*The problem:* Restate the whole listing exactly.

*Recorded data:*
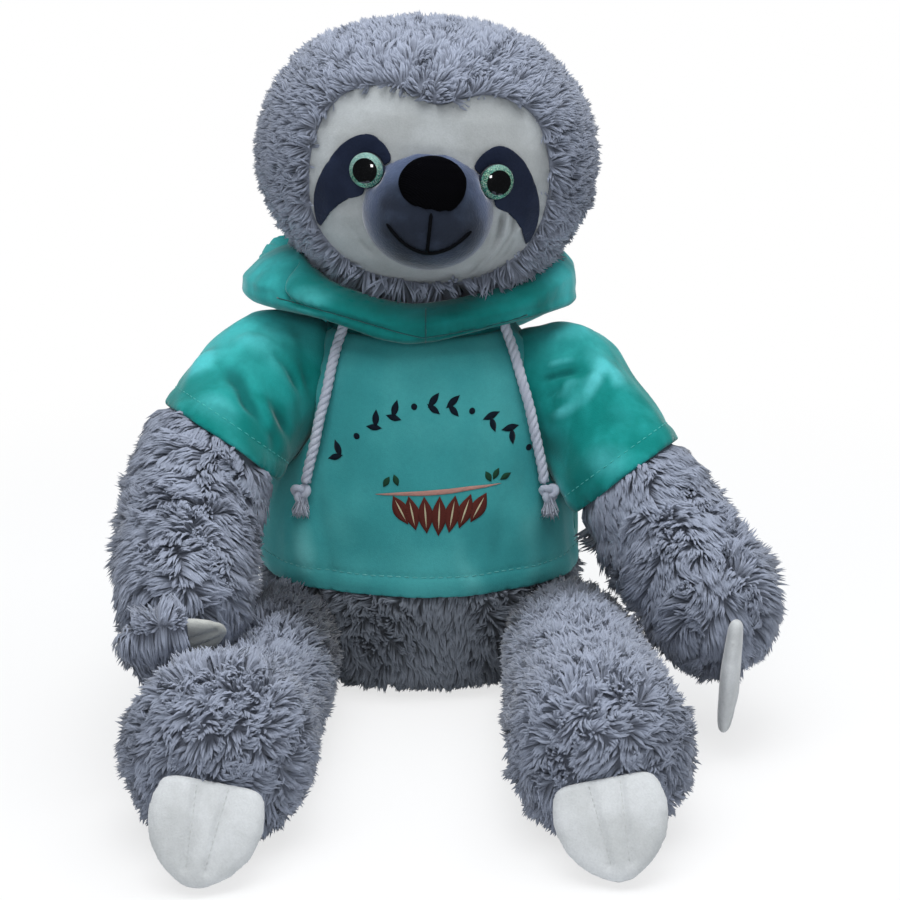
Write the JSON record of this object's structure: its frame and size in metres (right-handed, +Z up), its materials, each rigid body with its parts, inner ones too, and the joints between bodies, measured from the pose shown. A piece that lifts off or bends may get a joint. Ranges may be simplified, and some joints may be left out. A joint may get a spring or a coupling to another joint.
{
  "type": "plush toy sloth",
  "caption": "Long-haired plush sloth that sits with its legs stretched forward, in a short hooded top with drawstrings. Its head turns and its arms, legs and soft claws swing at their seams.",
  "frame": {"origin": "Middle of the flat seat under the stuffed body, on the surface that the toy sits on.", "axes": "+Z is up. The toy faces -Y. +X is the toy's own left."},
  "size_m": [0.3203, 0.3939, 0.3554],
  "materials": {
    "long_fur": "grey-blue long-pile plush, about 20 mm pile",
    "cream_plush": "short cream plush with a fine nap",
    "slate_plush": "short dark slate plush",
    "black_cloth": "black satin and embroidery thread",
    "mint_velour": "light mint velour with turned and stitched hems",
    "teal_velour": "deeper aqua-green velour",
    "white_cord": "white twisted cotton cord, frayed below its knot",
    "eye_plastic": "clear dome over a green glitter iris and a black pupil",
    "washer_plastic": "natural white moulded plastic"
  },
  "bodies": {
    "root": {"torso": "long_fur", "hoodie_front_panel": "mint_velour", "hoodie_back_panel": "teal_velour", "hood": "teal_velour", "drawstring_right": "white_cord", "drawstring_left": "white_cord", "drawstring_knot_right": "white_cord", "drawstring_knot_left": "white_cord"},
    "head": {"head": "long_fur", "face_panel": "cream_plush", "eye_patch_right": "slate_plush", "eye_patch_left": "slate_plush", "eye_right": "eye_plastic", "eye_left": "eye_plastic", "eye_washer_right": "washer_plastic", "eye_washer_left": "washer_plastic", "muzzle": "slate_plush", "nose": "black_cloth", "mouth_stitching": "black_cloth"},
    "arm_right": {"arm_right": "long_fur", "sleeve_right": "teal_velour"},
    "arm_left": {"arm_left": "long_fur", "sleeve_left": "teal_velour"},
    "hand_claws_right": {"hand_claws_right": "cream_plush"},
    "hand_claws_left": {"hand_claws_left": "cream_plush"},
    "leg_right": {"leg_right": "long_fur"},
    "leg_left": {"leg_left": "long_fur"},
    "foot_claws_right": {"foot_claws_right": "cream_plush"},
    "foot_claws_left": {"foot_claws_left": "cream_plush"}
  },
  "joints": [
    {"name": "head_turn", "type": "hinge", "parent": "root", "child": "head", "pos_m": [0.004, -0.01, 0.2088], "axis": [0, 0, 1], "range_deg": [-35, 35]},
    {"name": "arm_raise_right", "type": "hinge", "parent": "root", "child": "arm_right", "pos_m": [-0.079, -0.014, 0.163], "axis": [-1, 0, 0], "range_deg": [0, 32]},
    {"name": "arm_raise_left", "type": "hinge", "parent": "root", "child": "arm_left", "pos_m": [0.078, -0.012, 0.158], "axis": [-1, 0, 0], "range_deg": [0, 50]},
    {"name": "leg_lower_right", "type": "hinge", "parent": "root", "child": "leg_right", "pos_m": [-0.076, -0.066, 0.031], "axis": [1, 0, 0], "range_deg": [0, 70]},
    {"name": "leg_lower_left", "type": "hinge", "parent": "root", "child": "leg_left", "pos_m": [0.078, -0.066, 0.031], "axis": [1, 0, 0], "range_deg": [0, 70]},
    {"name": "hand_claws_swing_right", "type": "hinge", "parent": "arm_right", "child": "hand_claws_right", "pos_m": [-0.1295, -0.1956, 0.0708], "axis": [0.1209, 0.1008, -0.9875], "range_deg": [0, 15]},
    {"name": "hand_claws_swing_left", "type": "hinge", "parent": "arm_left", "child": "hand_claws_left", "pos_m": [0.1567, -0.1497, 0.0533], "axis": [-0.016, -0.4399, 0.8979], "range_deg": [0, 22]},
    {"name": "foot_claws_swing_right", "type": "hinge", "parent": "leg_right", "child": "foot_claws_right", "pos_m": [-0.089, -0.2886, 0.038], "axis": [-0.9835, 0, 0.1807], "range_deg": [0, 35]},
    {"name": "foot_claws_swing_left", "type": "hinge", "parent": "leg_left", "child": "foot_claws_left", "pos_m": [0.085, -0.2823, 0.037], "axis": [-0.9835, 0, -0.1807], "range_deg": [0, 35]}
  ]
}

*Result of the task:*
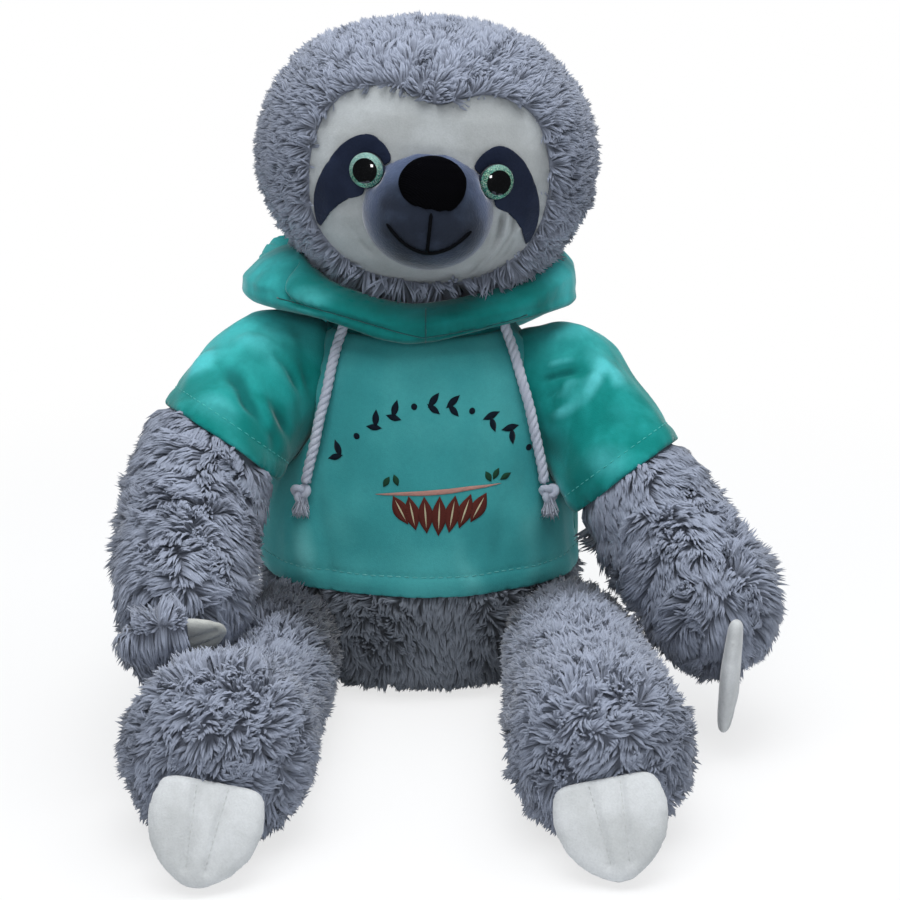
Write the JSON record of this object's structure: its frame and size in metres (right-handed, +Z up), its materials, each rigid body with its parts, inner ones too, and the joints between bodies, measured from the pose shown. A piece that lifts off or bends may get a joint. Ranges may be simplified, and some joints may be left out. A joint may get a spring or a coupling to another joint.
{
  "type": "plush toy sloth",
  "caption": "Long-haired plush sloth that sits with its legs stretched forward, in a short hooded top with drawstrings. Its head turns and its arms, legs and soft claws swing at their seams.",
  "frame": {"origin": "Middle of the flat seat under the stuffed body, on the surface that the toy sits on.", "axes": "+Z is up. The toy faces -Y. +X is the toy's own left."},
  "size_m": [0.3203, 0.3939, 0.3554],
  "materials": {
    "long_fur": "grey-blue long-pile plush, about 20 mm pile",
    "cream_plush": "short cream plush with a fine nap",
    "slate_plush": "short dark slate plush",
    "black_cloth": "black satin and embroidery thread",
    "mint_velour": "light mint velour with turned and stitched hems",
    "teal_velour": "deeper aqua-green velour",
    "white_cord": "white twisted cotton cord, frayed below its knot",
    "eye_plastic": "clear dome over a green glitter iris and a black pupil",
    "washer_plastic": "natural white moulded plastic"
  },
  "bodies": {
    "root": {"torso": "long_fur", "hoodie_front_panel": "mint_velour", "hoodie_back_panel": "teal_velour", "hood": "teal_velour", "drawstring_right": "white_cord", "drawstring_left": "white_cord", "drawstring_knot_right": "white_cord", "drawstring_knot_left": "white_cord"},
    "head": {"head": "long_fur", "face_panel": "cream_plush", "eye_patch_right": "slate_plush", "eye_patch_left": "slate_plush", "eye_right": "eye_plastic", "eye_left": "eye_plastic", "eye_washer_right": "washer_plastic", "eye_washer_left": "washer_plastic", "muzzle": "slate_plush", "nose": "black_cloth", "mouth_stitching": "black_cloth"},
    "arm_right": {"arm_right": "long_fur", "sleeve_right": "teal_velour"},
    "arm_left": {"arm_left": "long_fur", "sleeve_left": "teal_velour"},
    "hand_claws_right": {"hand_claws_right": "cream_plush"},
    "hand_claws_left": {"hand_claws_left": "cream_plush"},
    "leg_right": {"leg_right": "long_fur"},
    "leg_left": {"leg_left": "long_fur"},
    "foot_claws_right": {"foot_claws_right": "cream_plush"},
    "foot_claws_left": {"foot_claws_left": "cream_plush"}
  },
  "joints": [
    {"name": "head_turn", "type": "hinge", "parent": "root", "child": "head", "pos_m": [0.004, -0.01, 0.2088], "axis": [0, 0, 1], "range_deg": [-35, 35]},
    {"name": "arm_raise_right", "type": "hinge", "parent": "root", "child": "arm_right", "pos_m": [-0.079, -0.014, 0.163], "axis": [-1, 0, 0], "range_deg": [0, 32]},
    {"name": "arm_raise_left", "type": "hinge", "parent": "root", "child": "arm_left", "pos_m": [0.078, -0.012, 0.158], "axis": [-1, 0, 0], "range_deg": [0, 50]},
    {"name": "leg_lower_right", "type": "hinge", "parent": "root", "child": "leg_right", "pos_m": [-0.076, -0.066, 0.031], "axis": [1, 0, 0], "range_deg": [0, 70]},
    {"name": "leg_lower_left", "type": "hinge", "parent": "root", "child": "leg_left", "pos_m": [0.078, -0.066, 0.031], "axis": [1, 0, 0], "range_deg": [0, 70]},
    {"name": "hand_claws_swing_right", "type": "hinge", "parent": "arm_right", "child": "hand_claws_right", "pos_m": [-0.1295, -0.1956, 0.0708], "axis": [0.1209, 0.1008, -0.9875], "range_deg": [0, 15]},
    {"name": "hand_claws_swing_left", "type": "hinge", "parent": "arm_left", "child": "hand_claws_left", "pos_m": [0.1567, -0.1497, 0.0533], "axis": [-0.016, -0.4399, 0.8979], "range_deg": [0, 22]},
    {"name": "foot_claws_swing_right", "type": "hinge", "parent": "leg_right", "child": "foot_claws_right", "pos_m": [-0.089, -0.2886, 0.038], "axis": [-0.9835, 0, 0.1807], "range_deg": [0, 35]},
    {"name": "foot_claws_swing_left", "type": "hinge", "parent": "leg_left", "child": "foot_claws_left", "pos_m": [0.085, -0.2823, 0.037], "axis": [-0.9835, 0, -0.1807], "range_deg": [0, 35]}
  ]
}